The only place in the US to receive the Titanic's distress message

On the night of April 14, 1912 at 11:25pm, a station on Hatteras Island received the following message: CQD CQD CQD CQD CQD CQD. Have struck an iceberg. We are badly damaged. Titanic. position 41 degrees 44 minutes north 50 degrees 20 minutes west.

No other stations in the US are known have to receive this first signal.

What's interesting is that this was discovered during a restoration project. Officials found this document rolled up in the walls as it was being used for insulation. Finally located 100 years later, that was quite a find!

An influential part of the space race and military development

The Whalehead Club in Historic Corolla Park has lived many lives, ultimately settling on being a museum of Corolla history.
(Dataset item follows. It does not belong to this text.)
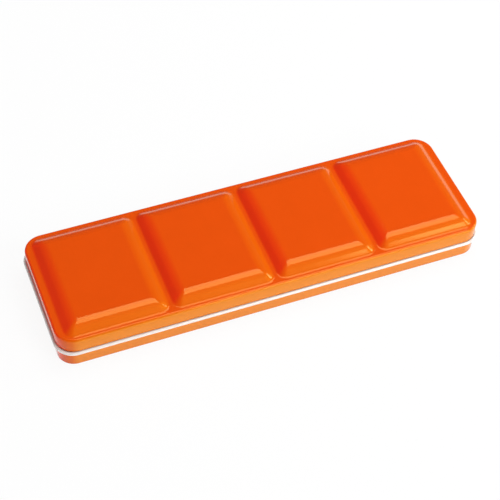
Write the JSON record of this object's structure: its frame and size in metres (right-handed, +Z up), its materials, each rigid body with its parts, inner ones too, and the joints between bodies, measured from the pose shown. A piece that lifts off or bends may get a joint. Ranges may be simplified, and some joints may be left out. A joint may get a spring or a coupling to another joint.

But did you know that it once housed scientists who were developing rocket fuel during the space race? Well, now you do! Officials used Duck & Corolla for military development, testing, and target practice. There are areas of north beach (the 4x4 unpaved portion of Corolla) that are marked off from both vehicular and foot traffic due to potential for unexploded munitions. Just another to read the warning signs and take them seriously.

Life was much different here during the World War

The beach was guarded and the only way to travel was through use of passcodes. Once you reached the guard, you'd need to give the passcode, in which they would give you the new passcode for the next receiving guard.

Lights were not allowed after dark, and all homes had to black out their windows entirely. The village of Corolla was predominately populated by the military, and after the war, when the families returned to their homes, the village sat seemingly vacant for years. Now, it is teeming with tourists as it is one of the East Coast's top beach destinations.

Some of the best windsurfing in the whole world.

With our consistent winds always blowing, this comes to no surprise. The Wright Brothers weren't the only ones to take advantage of our windy weather. The water sports are especially popular on Hatteras Island. Visit particularly around Waves/Salvo/Buxton soundside area and you'll be sure to see wind surfers as well as kite boarders! This area is so popular, that it attracts many Canadian athletes, and, as such, a soundside portion of H.I. has been dubbed "Canadian Hole".